Du verfügst also als Mann des Wortes einerseits über die praktische Bodenhaftung, andererseits über erprobte Visionen für eine Weiterentwicklung der Demokratie in Deutschland, deren Verbesserungsbedürftigkeit wohl unbestritten ist.
In hunderte Redebeiträgen im Landtag hast Du für eine bessere Welt – zumindest aber für ein besseres Sachsen — gestritten, nun sei der Bundestag Deine Bühne, wobei ich davon ausgehe, dass Du auch weiterhin hinter den Kulissen vielen Menschen innerhalb und außerhalb des Parlaments mit Rat und Tat zur Seite stehst.

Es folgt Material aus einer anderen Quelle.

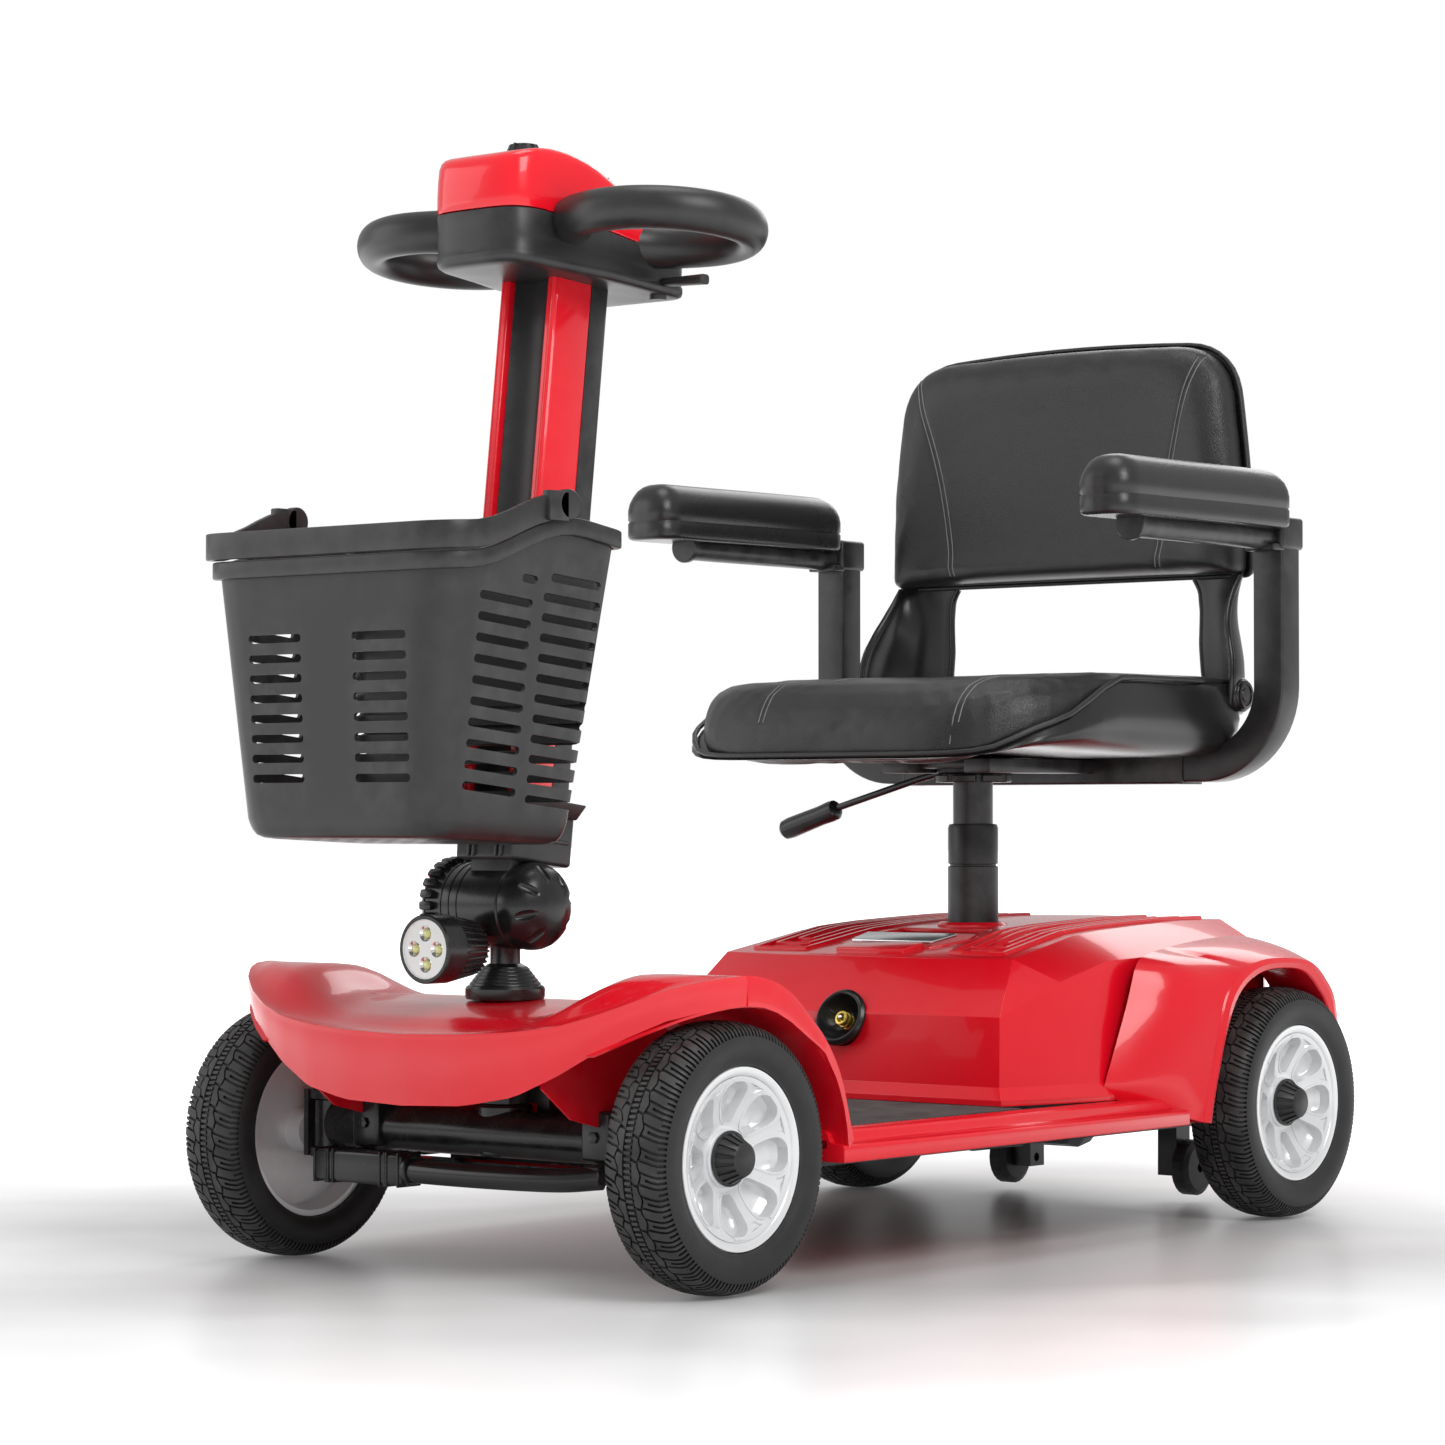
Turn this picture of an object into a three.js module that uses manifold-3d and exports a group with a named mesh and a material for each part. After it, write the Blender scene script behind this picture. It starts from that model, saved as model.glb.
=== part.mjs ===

Ich bin davon überzeugt, dass wir weiterhin viel von Dir hören werden und die Menschen in Sachsen von Dir in Berlin gut vertreten sind.
In diesem Sinne alles Gute, natürlich nicht nur auf politischem Parkett, sondern auch privat im Kreis der Familie.
Da man ja das Rad nicht zweimal erfinden muss, findest Du in Deinem Landtags-Redenschatz, den wir Dir nach gutem Brauch der Fraktion übergeben, sicher manche Anregung für die Bundespolitik – frei nach dem Motto: Von Sachsen(s LINKE) lernen heißt siegen lernen …
Ein Gutteil von dem, was ich Dir und Euch jetzt gesagt habe, findest Du in dem Vorwort zu Deinem Redenbuch, damit Du auch den heutigen Tag und diesen Empfang allzeit in hoffentlich guter Erinnerung behältst.
In diesem Sinne, lieber André, Glück auf und auf gute Zusammenarbeit mit Dir als unserem neuen Brückenkopf in Berlin.